A must for food enthusiasts, Mercado dos Lavradores is a great place to take a stroll. Wander around the vibrant market and pick up local specialties, such as Madeira cake and wine, or sit down for a meal at one of the dozens of traditional restaurants and taverns. Pop into a nearby wine cellar, or simply admire the New State architecture that showcases beautiful tile panels that decorate the facade, the entrance and the fishmonger.
If you’re traveling with the kids, the Lido Bathing Complex is a great way to beat the heat. One of the most popular bathing areas in Funchal, it offers a large and small seawater pool and direct access for those who prefer the waves of the ocean. You’ll find sunbeds and parasols to soak up the sunshine, while there are lockers and a snack bar for when you’re traveling with the family.
Located on the northern tip of Madeira, Porto Moniz boasts a geographical phenomenon that cannot be missed on a visit to the island. Its lava pools were formed by volcanic lava and are now filled with clear seawater, creating natural swimming pools that make for an amazing sight. The entire family can enjoy a dip in these refreshing pools, while the nearby Madeira Aquarium boasts tanks that help you get up close and personal with the island’s diverse sea life.
Found in a nature reserve with striking volcanic rocks that are streaked with reddish hues, Ponta de São Lourenço is a worthwhile hike to enjoy the island’s impressive cliff scenery. You’ll be taken aback by the views found around every turn, including the scenery at various lookouts, like the beautiful Ponta do Furado, in addition to several bird species and seals.
Known for its almost 2,000-foot skywalk that sits on a cliff, Cabo Girão is located on Madeira’s south coast. The observation point will test your bravery, as it overhangs the edge of the cliff and has glass floor tiles that give you a dizzying view of the ocean and the towns of Camara De Lobos and Funchal below. The cliffs are said to be the highest in Europe and are a great place to catch one of the island’s beautiful sunsets.
Nestled near green cliffs and mountains of the island’s north coast, visit Seixal Beach to see a natural black sand beach. Located next to the Seixal Port and a natural pool, you can visit this natural wonder to soak up the island’s scenery where the green of the mountain boasts a stark contrast to the crystal blue of the sea. You can also visit nearby Praia da Jamaica, which is a picturesque pebble beach that is great for taking peaceful strolls.
A must for outdoor enthusiasts, a visit to Madeira Island isn’t complete without participating in a bucket list levada walk.
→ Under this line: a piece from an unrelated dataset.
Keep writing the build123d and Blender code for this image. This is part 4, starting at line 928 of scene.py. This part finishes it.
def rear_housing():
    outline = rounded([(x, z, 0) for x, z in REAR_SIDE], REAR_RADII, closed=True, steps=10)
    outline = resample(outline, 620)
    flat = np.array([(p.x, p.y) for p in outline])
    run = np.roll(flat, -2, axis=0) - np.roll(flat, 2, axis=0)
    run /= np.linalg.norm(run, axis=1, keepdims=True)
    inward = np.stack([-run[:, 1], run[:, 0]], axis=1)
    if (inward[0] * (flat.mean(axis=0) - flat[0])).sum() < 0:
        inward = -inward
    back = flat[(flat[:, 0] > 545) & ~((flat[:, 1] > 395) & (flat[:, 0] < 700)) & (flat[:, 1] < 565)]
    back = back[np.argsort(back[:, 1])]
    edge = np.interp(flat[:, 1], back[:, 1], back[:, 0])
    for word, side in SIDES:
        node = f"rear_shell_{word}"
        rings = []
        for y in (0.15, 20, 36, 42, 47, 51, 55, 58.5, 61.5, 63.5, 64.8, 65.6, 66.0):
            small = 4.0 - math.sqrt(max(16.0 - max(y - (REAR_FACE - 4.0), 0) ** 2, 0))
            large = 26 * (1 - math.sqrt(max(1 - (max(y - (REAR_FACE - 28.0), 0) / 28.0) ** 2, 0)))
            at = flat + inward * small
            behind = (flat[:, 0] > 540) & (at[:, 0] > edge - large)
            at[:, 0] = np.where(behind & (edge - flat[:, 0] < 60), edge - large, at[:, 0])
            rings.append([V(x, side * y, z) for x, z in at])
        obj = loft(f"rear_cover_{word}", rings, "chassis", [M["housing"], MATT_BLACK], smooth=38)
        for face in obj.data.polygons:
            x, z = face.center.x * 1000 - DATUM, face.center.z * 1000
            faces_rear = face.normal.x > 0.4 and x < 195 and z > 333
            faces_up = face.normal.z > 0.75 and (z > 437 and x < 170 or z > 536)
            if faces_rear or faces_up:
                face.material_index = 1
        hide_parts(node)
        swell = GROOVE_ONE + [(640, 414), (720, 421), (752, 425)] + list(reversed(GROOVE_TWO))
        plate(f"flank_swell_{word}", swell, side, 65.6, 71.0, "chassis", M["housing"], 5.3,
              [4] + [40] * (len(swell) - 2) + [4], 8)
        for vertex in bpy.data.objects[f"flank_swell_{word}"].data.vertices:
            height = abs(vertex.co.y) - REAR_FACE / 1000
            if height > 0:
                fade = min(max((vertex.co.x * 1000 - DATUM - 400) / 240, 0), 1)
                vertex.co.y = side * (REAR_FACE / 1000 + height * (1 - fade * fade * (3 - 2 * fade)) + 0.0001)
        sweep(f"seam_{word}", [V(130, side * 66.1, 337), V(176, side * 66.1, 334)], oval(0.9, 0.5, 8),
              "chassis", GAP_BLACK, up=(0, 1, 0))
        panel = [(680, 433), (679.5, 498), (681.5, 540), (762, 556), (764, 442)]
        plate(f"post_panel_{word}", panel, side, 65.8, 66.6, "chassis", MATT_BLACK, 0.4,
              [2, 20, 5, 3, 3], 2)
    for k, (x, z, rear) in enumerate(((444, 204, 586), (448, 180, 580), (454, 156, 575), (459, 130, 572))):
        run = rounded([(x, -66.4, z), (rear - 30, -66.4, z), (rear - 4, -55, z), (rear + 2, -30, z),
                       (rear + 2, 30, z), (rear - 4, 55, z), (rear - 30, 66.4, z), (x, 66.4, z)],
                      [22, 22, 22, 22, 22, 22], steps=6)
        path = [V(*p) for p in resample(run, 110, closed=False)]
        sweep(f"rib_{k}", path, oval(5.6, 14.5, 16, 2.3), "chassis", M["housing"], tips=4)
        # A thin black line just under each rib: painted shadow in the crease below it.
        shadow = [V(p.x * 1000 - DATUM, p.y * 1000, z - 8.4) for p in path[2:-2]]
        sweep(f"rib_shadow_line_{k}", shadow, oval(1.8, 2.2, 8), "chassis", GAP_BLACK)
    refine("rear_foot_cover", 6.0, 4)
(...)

The island’s unique irrigation system has water running through channels called “levadas,” where freshwater is transported from the mountains to communities across Madeira. You can explore this UNESCO World Heritage Site on a scenic hike past cascading waterfalls, such as on the Levada dos 25 Fontes, which winds through some of the island’s best scenery.
Take the cable car in Funchal to Monte Palace Tropical Garden to discover over 100,000 species of tropical and indigenous plants. You’ll find cycads from South Africa and rare Mocanu from the Laurisilva Forest, in addition to heather from Scotland and European azaleas. Meander around its tranquil lake to watch the ducks wade in the water or visit the Japanese garden to see a pagoda and pond, then admire over 1,000 sculptures created by Zimbabwean artists that dot its landscape.
If you’re up for a hiking adventure, lace up your boots and prepare for the challenge of Pico do Arieiro. It’s the third highest peak of Madeira and located in the hills of Funchal, where you’ll be rewarded with views over the island, including, São Lourenço, Paul da Serra and Porto Santo when you reach the top. Pico do Arieiro begins one of the best walking routes on the island, which reached all the way to Pico Ruivo lasting around four kilometres through cliffs, steep slopes and tunnels.
If you’ve got extra time, make sure to also explore one of Madeira’s other islands. Porto Santo Island can be reached by taking the ferry from Funchal, where after a 27-mile journey you’ll discover a hotspot for beach lovers. Delight in the white sand beach that stretches over five miles, where locals believe that its sand has healing properties that help soothe aches and pains. A variety of water sports are available, including windsurfing, paddle boarding and surfing.
Located on the north coast of the island, São Vicente is known for its green nature and abundant forest landscapes with beautiful slopes and historic landmarks. See the small chapel built inside a basalt rock at the mouth of a stream that runs into down, explore local flora in the Indigenous Garden, and explore the Museum Centre Rota do Cal.